The demultiplex_per_tile.sh
script should be used first to demultiplex the NovaSeq6000 run into individual tiles. Next the add_umi_to_r1_32bp.sh
script should be used to append the UMIs from Read 2 to the end of Read 1. All fastq files from the HDMIs are now ready for processing.
The notebook 1.1.HDMI_Processing.ipynb
should be used next. This notebook will first be used to check the sequence of the HDMIs, this should match the pattern shown. Next, each of the barcodes and coordinates will be extracted for each HDMI in each tile, checked against the expected sequence and a small subset of barcodes will be stored seperately. All of this information is saved to .pickle
files for downstream use.
Next, the 1.2.HDMI_HOUGH_Detection.ipynb
notebook will be used to process the HDMI data into images, from which the fiducual markers present on the flowcell will be detected. The centroids for the markers within each tile will be saved and used later to reconstruct the position of each tile within the imaged flowcell - this allows for correction between sequencing of different flowcells and different sequencers. These tiles are placed based on measured distances from electron microscopy and high resolution light microscopy images.

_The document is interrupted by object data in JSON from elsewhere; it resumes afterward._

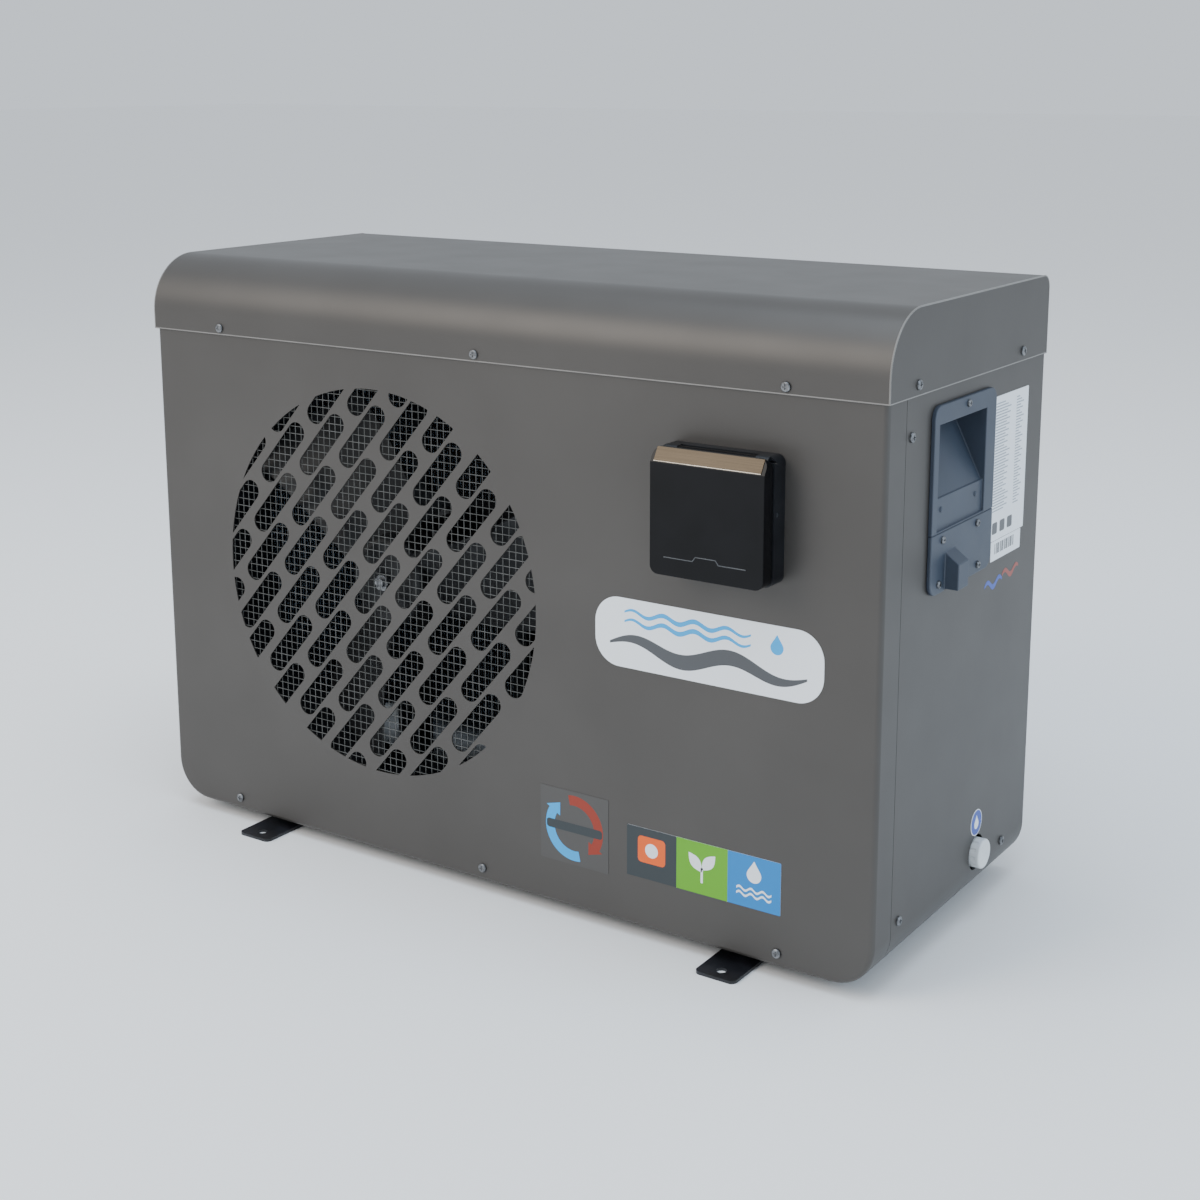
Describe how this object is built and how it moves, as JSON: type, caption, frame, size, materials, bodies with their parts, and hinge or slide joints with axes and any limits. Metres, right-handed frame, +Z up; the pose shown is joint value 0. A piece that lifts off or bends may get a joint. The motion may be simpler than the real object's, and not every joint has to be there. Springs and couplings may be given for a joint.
{
  "type": "pool heat pump unit",
  "caption": "Steel-cased pool heat pump with a slotted fan grille, rolled-front lid, flip-up controller, side hand pocket, rear water unions and foot rails.",
  "frame": {"origin": "on the floor, in the middle of the four foot holes", "axes": "+Z up, the front face with the fan grille faces -Y, +X along the width to the side with the hand pocket"},
  "size_m": [0.8716, 0.447, 0.609],
  "materials": {
    "casing_paint": "satin grey-brown powder coat",
    "galvanised": "galvanised sheet",
    "black_steel": "black paint",
    "screw_steel": "zinc-plated steel",
    "slate_plastic": "moulded, fine grain",
    "black_gloss": "polished black",
    "black_matt": "moulded black",
    "keys": "soft grey",
    "trim": "bright strip",
    "display": "dark lens",
    "fan_plastic": "moulded grey-blue",
    "motor_black": "semi-gloss black",
    "coil_fins": "hydrophilic fin stock",
    "copper": "drawn copper",
    "rubber": "soft black",
    "pvc_grey": "PVC",
    "white_plastic": "white",
    "board": "circuit board",
    "capacitor_can": "plain can",
    "label_film": "printed film"
  },
  "bodies": {
    "casing": {"accumulator": "motor_black", "base_pan": "galvanised", "cable_cover": "slate_plastic", "casing_screws": "screw_steel", "circuit_board": "board", "coil_bends": "copper", "coil_gas_pipe": "copper", "compressor": "motor_black", "compressor_bolts": "screw_steel", "compressor_grommets": "rubber", "contactor": "black_matt", "controller_base": "black_matt", "discharge_pipe": "copper", "display_lens": "display", "drain_spout": "white_plastic", "electrical_tray": "galvanised", "evaporator_coil": "coil_fins", "exchanger_gas_pipe": "copper", "fan_motor": "motor_black", "fan_shroud": "black_matt", "flow_switch": "pvc_grey", "foot_rail_left": "black_steel", "foot_rail_right": "black_steel", "four_way_valve": "copper", "front_labels": "label_film", "front_panel": "casing_paint", "handle_plate": "slate_plastic", "handle_screws": "screw_steel", "heat_exchanger": "pvc_grey", "hinge_pin": "screw_steel", "inlet_spigot": "pvc_grey", "inlet_tail": "pvc_grey", "left_guard": "black_steel", "left_side_panel": "casing_paint", "liquid_line": "copper", "mesh_screen": "galvanised", "motor_bracket": "galvanised", "outlet_spigot": "pvc_grey", "outlet_tail": "pvc_grey", "partition": "galvanised", "rear_guard": "black_steel", "rear_panel": "casing_paint", "right_side_panel": "casing_paint", "run_capacitor": "capacitor_can", "side_labels": "label_film", "suction_pipe": "copper", "terminal_block": "black_matt", "top_cover": "casing_paint"},
    "fan": {"fan_blade": "fan_plastic", "fan_shaft": "screw_steel", "fan_nut": "screw_steel"},
    "controller_lid": {"controller_cover": "black_gloss", "cover_trim": "trim"},
    "inlet_union": {"inlet_nut": "pvc_grey"},
    "outlet_union": {"outlet_nut": "pvc_grey"},
    "drain_plug": {"drain_cap": "white_plastic"},
    "key_power": {"button_power": "keys"},
    "key_mode": {"button_mode": "keys"},
    "key_up": {"button_up": "keys"},
    "key_down": {"button_down": "keys"}
  },
  "joints": [
    {"name": "fan_spin", "type": "hinge", "parent": "casing", "child": "fan", "pos_m": [-0.13, -0.135, 0.2965], "axis": [0, 1, 0], "continuous": true},
    {"name": "controller_lid_flip", "type": "hinge", "parent": "casing", "child": "controller_lid", "pos_m": [0.2735, -0.188, 0.477], "axis": [-1, 0, 0], "range_deg": [0, 100]},
    {"name": "inlet_union_turn", "type": "hinge", "parent": "casing", "child": "inlet_union", "pos_m": [0.335, 0.19, 0.11], "axis": [0, 1, 0], "continuous": true},
    {"name": "outlet_union_turn", "type": "hinge", "parent": "casing", "child": "outlet_union", "pos_m": [0.335, 0.19, 0.33], "axis": [0, 1, 0], "continuous": true},
    {"name": "drain_cap_turn", "type": "hinge", "parent": "casing", "child": "drain_plug", "pos_m": [0.425, 0.052, 0.064], "axis": [1, 0, 0], "continuous": true},
    {"name": "key_power_press", "type": "slide", "parent": "casing", "child": "key_power", "axis": [0, 1, 0], "range_m": [0, 0.0012], "stiffness_N_per_m": 400},
    {"name": "key_mode_press", "type": "slide", "parent": "casing", "child": "key_mode", "axis": [0, 1, 0], "range_m": [0, 0.0012], "stiffness_N_per_m": 400},
    {"name": "key_up_press", "type": "slide", "parent": "casing", "child": "key_up", "axis": [0, 1, 0], "range_m": [0, 0.0012], "stiffness_N_per_m": 400},
    {"name": "key_down_press", "type": "slide", "parent": "casing", "child": "key_down", "axis": [0, 1, 0], "range_m": [0, 0.0012], "stiffness_N_per_m": 400}
  ]
}
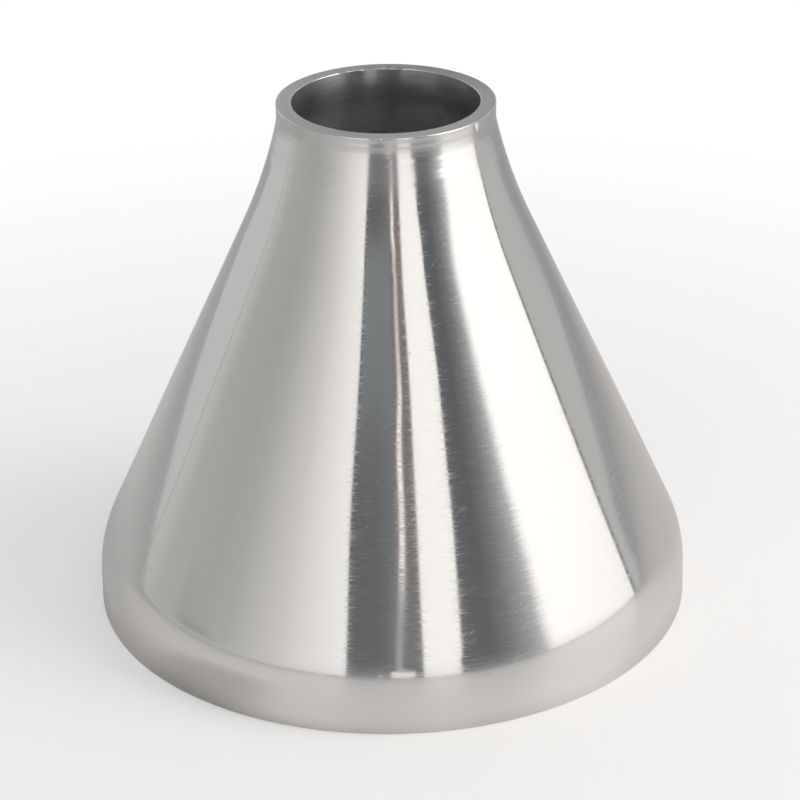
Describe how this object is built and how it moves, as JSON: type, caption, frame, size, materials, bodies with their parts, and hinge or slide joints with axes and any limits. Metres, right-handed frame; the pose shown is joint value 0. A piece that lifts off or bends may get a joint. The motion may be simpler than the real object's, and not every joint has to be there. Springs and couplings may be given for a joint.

This is now the end of the HDMI processing.
First we will detect the tiles that are covered by the tissue that has been profiled with the notebook 2.1.TileDetect.ipynb
. This allows us to create a whitelist containing only the barcodes from clusters in these positions. NOTE: This analysis currently assumes that chips have been generated using the whole width of the lane on the flowcell. This will provide a visual indication of the tiles covered and their location on the flowcell, as well as automatically determining these and created the appropriate whitelist for use with STARsolo.
Next, we use 2.2.Mapping.ipynb
, this utilizes the whitelist created in the previous step to generate a gene expression matrix per HDMI. Using 2.3.StatsCircle.ipynb
, we can create a close approximation of the cirlce plots provided in the HTML reports from STomics samples.
Finally, we use 2.4.gefCreation.ipynb
to create a GEF formatted file of the sample that can be loaded into python using the stereopy
package as well as a png of the spatial location of UMIs detected, which can be used to assess sample quality.
Processing time heavily depends upon the depth of sequencing. A shallowly sequenced sample (~100 million reads 32bp R1, 75bp R2) can be processed from raw data to GEF file within approximately 6-8 hours on a 2 socket sever contianing 2x Intel(R) Xeon(R) Platinum 8360Y.